I recently stayed at a hotel that had a very complicated shower system. There were two knobs: one for water pressure and temperature, and the other … I honestly have no idea. I was too busy trying to figure out how to work the shower head. It was a foot-long wand with a horizontal line of jets that was precariously balanced on metal frame attached to the wall. The wand would either fall backward, causing water to spray at the ceiling, or fall down and shoot water straight toward the drain. It took me two days to figure out that I needed to tighten a knob on the side of the metal frame to lock the shower head into position.

When did basic hygiene become so complicated that it required an engineering degree?

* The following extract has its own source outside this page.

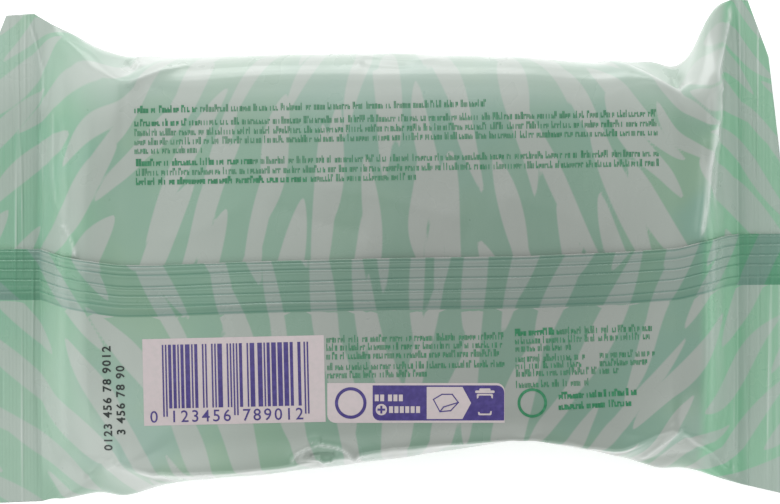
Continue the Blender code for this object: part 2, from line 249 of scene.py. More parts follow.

I agree with Control-Z on the frustration of not having bass-treble controls on modern stereos. Now you have to shift through one word phrases like “rock” and “jazz” which are uniformly unhelpful. (“Rock” in a Fleetwood Mac or Motorhead sense?) Plus every one outside of the clear setting tends to create weird distortions of sound.
Another bathroom peeve is those stupid hand dryers, especially in places where there are no towels anymore. Even if you put your hands directly over the dryer, it never fully drys your hands and you end up having to smear them on your pants to get your hands dry.

The best ones are the ones that are just a little bit worn out so they won’t stay at one setting. You want to take a bath, you start filling the tub, you lean over to test the water temperature with your finger, and the damned knob slides to the shower setting, and you get the back of your head showered.

Speaking of public bathroom innovations–Seems like every public bathroom renovation these days includes those soap dispensers where just the pump part is sticking up from the countertop beside the sink. Nice, clean modern uncluttered design, right?

Except I don’t think I’ve EVER encountered one of those things that actually worked!

I can’t tell you how many times I’ve stood there pumping the damn thing up and down to no avail, then trying all the other ones, and only THEN seeing the hideous Gojo hand soap dispenser that’s been unceremoniously glued to the wall as a necessary retrofit.